President Obama's recent declaration in support of so-called same-sex marriage have unleashed a new attack wave of agitation and propaganda in favor of the same, fueled by the usual logical fallacies and fed by distortions, lies, and character assassination.
One of the tendrils of this attack wave targets African-American church pastors as "hypocritical" for their opposition to SSM. The coordinated talking point is as follows: Black pastors are hypocritical for not recognizing SSM as a civil right issue. In fact, black pastors are enforcing a new "Jim Crow" separation based on sexual preference. What's worse, by acting like Jim Crow against SMM African-American church pastors are becoming what they most fear: intolerant bigots, fundamentalists and right-wingers. Therefore, black pastors are hypocritical.
The fallacy is one of faulty comparison: the alleged civil right to SSM cannot be compared to the civil right for racial equality and equal opportunity to all.

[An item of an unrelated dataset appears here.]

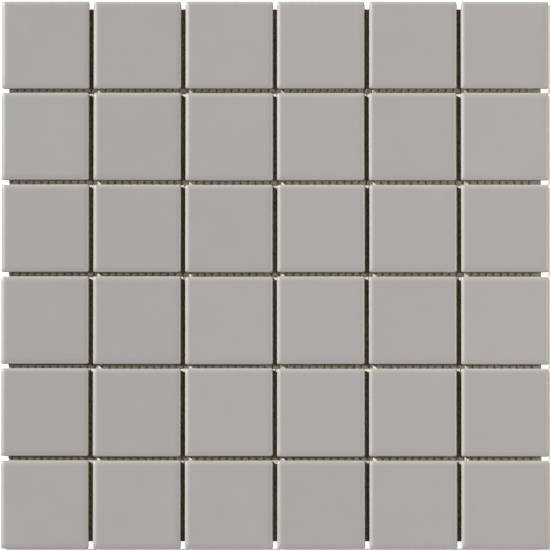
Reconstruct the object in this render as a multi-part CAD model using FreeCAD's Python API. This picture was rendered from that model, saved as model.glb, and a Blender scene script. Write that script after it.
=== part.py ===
"""Mosaic tile sheet: square glazed tiles with soft edges, laid face up in a grid on an open net.

All sizes are millimetres. X runs across the sheet, Y up it, and Z out of the glazed faces.
The origin is at the middle of the sheet, on the underside of the net, which is bedded in adhesive.
"""

import FreeCAD, Part
import math
import os

# Layout of the sheet
COLUMNS = 6
ROWS = 6
TILE_SIZE = 48.0  # one tile across its widest part
JOINT = 2.0  # open joint between two tiles

# Outside of one tile
TILE_THICKNESS = 6.0
CORNER_RADIUS = 1.0  # of the four upright corners
CORNER_FACETS = 3  # flats that stand for one rounded corner
DRAFT_INSET = 0.4  # how far each side wall draws in towards the back
ROLL_WIDTH = 2.9  # border of the face that falls away towards the edge
ROLL_ANGLE = 23.0  # degrees, slope of the long roll where it meets the nose
ROLL_FACETS = 2
NOSE_RADIUS = 1.0  # tighter round at the very edge of the face
NOSE_FACETS = 3

# Keyed back of one tile
GROOVE_COUNT = 6
GROOVE_DEPTH = 0.5
GROOVE_BEVEL = 0.4  # how far the floor of a groove is inside its mouth, on each side
RIB_WIDTH = 2.5  # between two grooves
BACK_BORDER = 5.0  # flat margin around the grooves

# Open net under the tiles
NET_INSET = 4.0  # from the edge of the sheet to the cut edge of the net
NET_PITCH = 4.03  # from one yarn to the next, both ways
WEFT_WIDTH = 1.2  # yarns along X, the lower layer
WARP_WIDTH = 1.8  # yarns along Y, the upper layer, which the tiles are glued to
WEFT_THICKNESS = 0.2
WARP_THICKNESS = 0.2
YARN_BEVEL = 0.15  # slope on the flanks of a yarn, across its width
WEFT_STUB = 2.6  # least free warp end beyond the outer weft yarns
WARP_STUB = 1.93  # least free weft end beyond the outer warp yarns

# Worked out from the sizes above
PITCH = TILE_SIZE + JOINT
SHEET_WIDTH = COLUMNS * PITCH - JOINT
SHEET_HEIGHT = ROWS * PITCH - JOINT
NET_WIDTH = SHEET_WIDTH - 2 * NET_INSET
NET_HEIGHT = SHEET_HEIGHT - 2 * NET_INSET
NET_THICKNESS = WEFT_THICKNESS + WARP_THICKNESS

OUT = "parts"


def closed(points):
    """A wire through the points and back to the first."""
    return Part.makePolygon(points + points[:1])


def stacked_solid(outlines):
    """A solid through a stack of outlines that have the same number of points, lowest first."""
    faces = [Part.Face(closed(outlines[0])), Part.Face(closed(outlines[-1]))]
    for lower, upper in zip(outlines, outlines[1:]):
        for i in range(len(lower)):
            faces.append(Part.Face(closed([lower[i - 1], lower[i], upper[i], upper[i - 1]])))
    solid = Part.makeSolid(Part.makeShell(faces))
    solid.fix(1e-7, 1e-7, 1e-7)
    return solid


def tile_outline(inset, z):
    """Points around a tile with its corners rounded off, a given inset from its widest outline."""
    centre = TILE_SIZE / 2 - inset - CORNER_RADIUS
    points = []
    for quarter in range(4):
        turn = FreeCAD.Rotation(FreeCAD.Vector(0, 0, 1), 90 * quarter)
        for i in range(CORNER_FACETS + 1):
            angle = math.radians(90 * i / CORNER_FACETS)
            x = centre + CORNER_RADIUS * math.cos(angle)
            y = centre + CORNER_RADIUS * math.sin(angle)
            points.append(turn * FreeCAD.Vector(x, y, z))
    return points


def soft_edge():
    """The edge of the face from the widest outline up to the flat middle, as (inset, depth)."""
    slope = math.radians(ROLL_ANGLE)
    nose_width = NOSE_RADIUS * (1 - math.sin(slope))
    roll_radius = (ROLL_WIDTH - nose_width) / math.sin(slope)
    roll_depth = roll_radius * (1 - math.cos(slope))
    edge = []
    for i in range(NOSE_FACETS):
        angle = math.radians(90) - (math.radians(90) - slope) * i / NOSE_FACETS
        inset = NOSE_RADIUS * (1 - math.sin(angle))
        depth = roll_depth + NOSE_RADIUS * (math.cos(slope) - math.cos(angle))
        edge.append((inset, depth))
    for i in range(ROLL_FACETS + 1):
        angle = slope * (1 - i / ROLL_FACETS)
        inset = ROLL_WIDTH - roll_radius * math.sin(angle)
        depth = roll_radius * (1 - math.cos(angle))
        edge.append((inset, depth))
    return edge


def back_groove(centre_y, length, width):
    """One shallow pressed groove along X with sloping walls, open at the back face."""

    def rectangle(inset, z):
        half_x = length / 2 - inset
        half_y = width / 2 - inset
        corners = [(-half_x, -half_y), (half_x, -half_y), (half_x, half_y), (-half_x, half_y)]
        return [FreeCAD.Vector(x, centre_y + y, z) for x, y in corners]

    flare = GROOVE_BEVEL
    return stacked_solid([rectangle(-flare, -GROOVE_DEPTH), rectangle(flare, GROOVE_DEPTH)])


def tile():
    """One tile, centred on the Z axis with its back at z = 0."""
    outlines = [tile_outline(DRAFT_INSET, 0)]
    for inset, depth in soft_edge():
        outlines.append(tile_outline(inset, TILE_THICKNESS - depth))
    body = stacked_solid(outlines)

    field = TILE_SIZE - 2 * (DRAFT_INSET + BACK_BORDER)
    groove_width = (field - (GROOVE_COUNT - 1) * RIB_WIDTH) / GROOVE_COUNT
    first = -(field - groove_width) / 2
    grooves = [
        back_groove(first + i * (groove_width + RIB_WIDTH), field, groove_width)
        for i in range(GROOVE_COUNT)
    ]
    return body.cut(grooves).Solids[0]


def tile_centre(row, column):
    """Middle of a tile's back, with row 0 at the top and column 0 at the left."""
    x = (column - (COLUMNS - 1) / 2) * PITCH
    y = ((ROWS - 1) / 2 - row) * PITCH
    return FreeCAD.Vector(x, y, NET_THICKNESS)


def yarn(length, width, thickness):
    """One flat yarn along X from the origin, with sloping flanks and its lower face at z = 0."""
    flat = width / 2 - YARN_BEVEL
    section = [
        (-flat, 0),
        (flat, 0),
        (width / 2, thickness / 2),
        (flat, thickness),
        (-flat, thickness),
        (-width / 2, thickness / 2),
    ]
    profile = closed([FreeCAD.Vector(0, y, z) for y, z in section])
    return Part.Face(profile).extrude(FreeCAD.Vector(length, 0, 0))


def yarn_places(span, stub, width):
    """Distances of the yarns from the start of a span that leave a stub free at both ends."""
    first = stub + width / 2
    count = int((span - 2 * first) / NET_PITCH) + 1
    return [first + i * NET_PITCH for i in range(count)]


def weft():
    """The lower layer of the net: yarns across the sheet."""
    yarns = []
    for place in yarn_places(NET_HEIGHT, WEFT_STUB, WEFT_WIDTH):
        piece = yarn(NET_WIDTH, WEFT_WIDTH, WEFT_THICKNESS)
        piece.translate(FreeCAD.Vector(-NET_WIDTH / 2, place - NET_HEIGHT / 2, 0))
        yarns.append(piece)
    return Part.makeCompound(yarns)


def warp():
    """The upper layer of the net: yarns up the sheet, lying on the weft and under the tiles."""
    yarns = []
    for place in yarn_places(NET_WIDTH, WARP_STUB, WARP_WIDTH):
        piece = yarn(NET_HEIGHT, WARP_WIDTH, WARP_THICKNESS)
        piece.rotate(FreeCAD.Vector(0, 0, 0), FreeCAD.Vector(0, 0, 1), 90)
        piece.translate(FreeCAD.Vector(place - NET_WIDTH / 2, -NET_HEIGHT / 2, WEFT_THICKNESS))
        yarns.append(piece)
    return Part.makeCompound(yarns)


def save(shape, name):
    shape.exportStep(os.path.join(OUT, name + ".step"))


def main():
    os.makedirs(OUT, exist_ok=True)
    save(weft(), "net_weft")
    save(warp(), "net_warp")
    pattern = tile()
    for row in range(ROWS):
        for column in range(COLUMNS):
            piece = pattern.copy()
            piece.translate(tile_centre(row, column))
            save(piece, f"tile_row{row + 1}_col{column + 1}")


main()
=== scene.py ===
"""Looks of the mosaic tile sheet: satin glazed tiles with soft edges on an open net, from above.

The sheet lies face up. X runs to its right, Y to its top and Z out of the glazed faces. Lengths are
metres, written as millimetres times MM where they are sizes of the real thing.
"""

import math
import random

import bmesh
import bpy
from mathutils import Matrix, Vector, noise

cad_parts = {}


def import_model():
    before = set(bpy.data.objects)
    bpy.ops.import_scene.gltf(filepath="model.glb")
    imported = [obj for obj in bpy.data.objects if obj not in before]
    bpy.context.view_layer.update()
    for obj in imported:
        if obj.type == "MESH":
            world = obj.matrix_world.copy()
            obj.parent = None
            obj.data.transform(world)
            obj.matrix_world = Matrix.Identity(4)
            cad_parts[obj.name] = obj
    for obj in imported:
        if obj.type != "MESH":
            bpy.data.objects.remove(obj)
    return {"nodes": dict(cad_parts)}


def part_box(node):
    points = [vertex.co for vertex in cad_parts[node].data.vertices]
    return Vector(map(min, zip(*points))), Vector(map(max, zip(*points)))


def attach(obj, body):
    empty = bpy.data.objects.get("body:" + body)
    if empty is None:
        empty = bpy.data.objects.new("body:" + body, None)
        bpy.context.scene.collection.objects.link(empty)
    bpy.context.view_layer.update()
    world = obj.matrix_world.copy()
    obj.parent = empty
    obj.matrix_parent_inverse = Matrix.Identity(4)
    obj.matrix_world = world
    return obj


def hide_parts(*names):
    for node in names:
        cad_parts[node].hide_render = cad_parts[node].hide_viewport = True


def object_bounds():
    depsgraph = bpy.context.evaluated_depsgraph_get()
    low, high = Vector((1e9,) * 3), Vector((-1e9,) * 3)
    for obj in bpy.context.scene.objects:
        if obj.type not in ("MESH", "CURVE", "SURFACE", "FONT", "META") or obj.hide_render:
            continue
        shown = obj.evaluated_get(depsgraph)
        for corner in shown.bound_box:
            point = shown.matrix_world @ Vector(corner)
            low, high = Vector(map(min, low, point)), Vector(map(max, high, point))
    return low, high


MM = 0.001
SEED = 7
TILE_SEED = 7000  # of the first tile, and one more for each tile after it

# Tile, with the sizes of the model
CORNER_RADIUS = 1.0 * MM
CORNER_STEPS = 8
SIDE_STEPS = 16
DRAFT_INSET = 0.4 * MM
ROLL_WIDTH = 2.9 * MM
ROLL_ANGLE = math.radians(23)
ROLL_STEPS = 7
NOSE_RADIUS = 1.0 * MM
NOSE_STEPS = 7
FLAT_MARGIN = 1.2 * MM  # flat ring inside the roll, so that the face shades flat
GROOVE_COUNT = 6
GROOVE_DEPTH = 0.5 * MM
GROOVE_BEVEL = 0.4 * MM
RIB_WIDTH = 2.5 * MM
BACK_BORDER = 5.0 * MM
SHARP_ANGLE = math.radians(40)  # between two faces that meet in a sharp edge
CLAY_SLOT = 1  # of a tile's two materials, after the glaze

TILE_PITCH = 50 * MM
LAST_JOINT = 2 * TILE_PITCH  # from the middle of the sheet to its outer joints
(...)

Such rights are predicated on the existence and defense of a defined human nature, endowed with specific origins, means, and ends that in turn define the right means and the right ends to achieve natural, and supernatural happiness. SSM does not fall into this set and to the measure that it has been defined as a "civil right", it has been done at the expense of the definition of human nature, or its abolition altogether.
Furthermore, homosexuals were not brought from Africa in chains, maltreated, famished, and then coerced by force into becoming the chattel property of landed gentry solely because of the color of the skin. To equate the black civil rights struggle with the pursuit of SSM offends many of these pastors, as it does me, for to do equate is an ugly obscenity.
Government has NO POWER to redefine marriage over and against the meaning it has had for 5,000 years of recorded history, and possibly before that. As Professor Robert P. George states in a very good essay,
...marriage is the conjugal union of husband and wife united in a form of relationship—a comprehensive sharing of life at every level, including the bodily-biological level—that is in principle apt for, and would naturally be fulfilled by, procreation and the rearing of children. This distinctive type of union is, and has always been understood to be, distinguishable from ordinary friendships and even from sexual-romantic domestic partnerships in its social function of binding men and women together in a way that, overall, best serves the interests of children who are born as a result of their sexual union, and serves society as a whole, which vitally depends on the marriage-based family for its stability. The conjugal conception of marriage is, to be sure, articulated in the scriptures of Judaism and Christianity as well as other faiths, but it was also articulated and defended by thinkers such as Plato and Plutarch in the ancient traditions of Greek and Roman thought with no reliance on the concept of divine revelation.
The agitation-propaganda machine is working overtime to confuse the American people about the true nature of marriage, and its foundation upon the Natural Moral Law. It has done a great job so far. Believers and non-believers of good will have the obligation to set the record straight, and to vote in defense of natural marriage.